China’s insatiable iron ore demand has also played out across the states – Western Australia’s economic recovery has been bolstered, albeit assisted by its hard border closure and minimal COVID-19 restrictions. In contrast, states more exposed to coal haven’t fared as well from China’s recovery, while trade tensions, tariffs and bans have created uncertainty for farmers nationwide, partly offsetting the positives from recent rainfall.
However, all good things ultimately come to an end and we expect iron ore demand to peak this year, making a return to post GFC price highs of around $US180 a tonne unlikely.
But prices are also unlikely to dive straight away.
With Chinese steel prices continuing to rise through early September and little scope for a meaningful increase in seaborne iron ore supply until 2021, a more meaningful correction in ore prices is unlikely until the Chinese steel cycle matures as we move into next year. Look for the classic signs of maturity in rising steel inventories (they remain relatively elevated), moderating steel sales growth and softer steel prices.
By December next year, we expect prices to be at $US90 a tonne, notably below today’s spot prices albeit slightly higher than our previous expectation of $US87 a tonne.
But the commodities gains and upgrades of late have not been all one way.
Ongoing weakness in the seaborne coal trade saw us nudge down our Queensland metallurgical coal forecasts to $US90 a tonne by the end of 2020.
In contrast to iron ore, coal – Australia’s second largest export – has had a rough ride.
Firstly, China is relatively self-sufficient in coal, importing a small share of its total needs. Even for metallurgical coal, which is also used in the steel making process, China imports just 10 per cent of its total consumption (mostly from Queensland). Thus, the collapse in steel production in the rest of the world has boosted supply and turned seaborne metallurgical coal trade into a buyers’ market. Chinese quota restrictions are also biting with total coal imports in August down 37 per cent on the prior year.

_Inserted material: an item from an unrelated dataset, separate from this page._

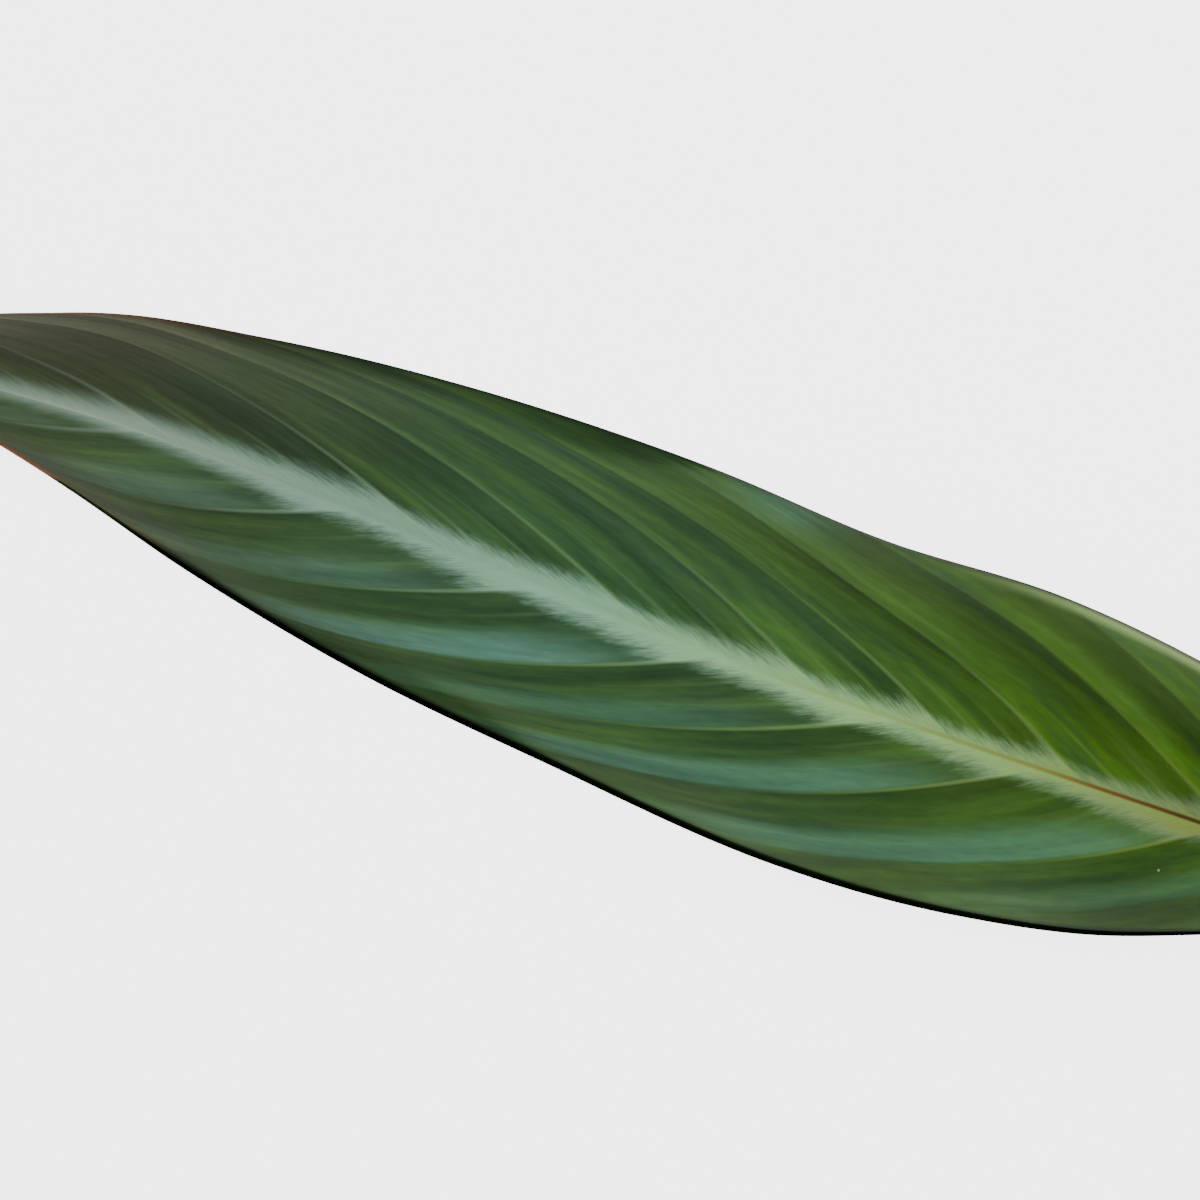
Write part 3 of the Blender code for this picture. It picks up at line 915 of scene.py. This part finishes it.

Thermal coal is having an even tougher time.
Not only are Chinese imports sharply lower, the International Energy Agency expects global thermal coal demand to collapse 8 per cent in 2020 as lockdowns hit power demand. In terms of seaborne trade, which is relevant to Australia, the largest decline in demand has come from major buyer India as economic activity slumps particularly hard due to COVID shutdowns.
With over 50 per cent of the global seaborne trade for thermal making a loss on the current spot price, deep production cuts have already started and the market is starting to balance market, but the shift to renewables and gas in many countries, particularly in Europe, is impacting the longer-term demand outlook.
To be sure, coal demand will grow again from 2021, but future demand will be lower than pre-COVID-19 levels and expectations at that time.
Our commodities are again playing an important role in the nation’s economic recovery, particularly those exposed to China’s infrastructure and construction-led recovery. While iron ore price party is likely to wind down a bit next year, the current windfalls are welcome news for a government facing into the biggest budget deficit since World War II and prices around $US100 a tonne for the medium term remain supportive.
At a time when the virus is making no country feel all that lucky, perhaps we’re still luckier than most.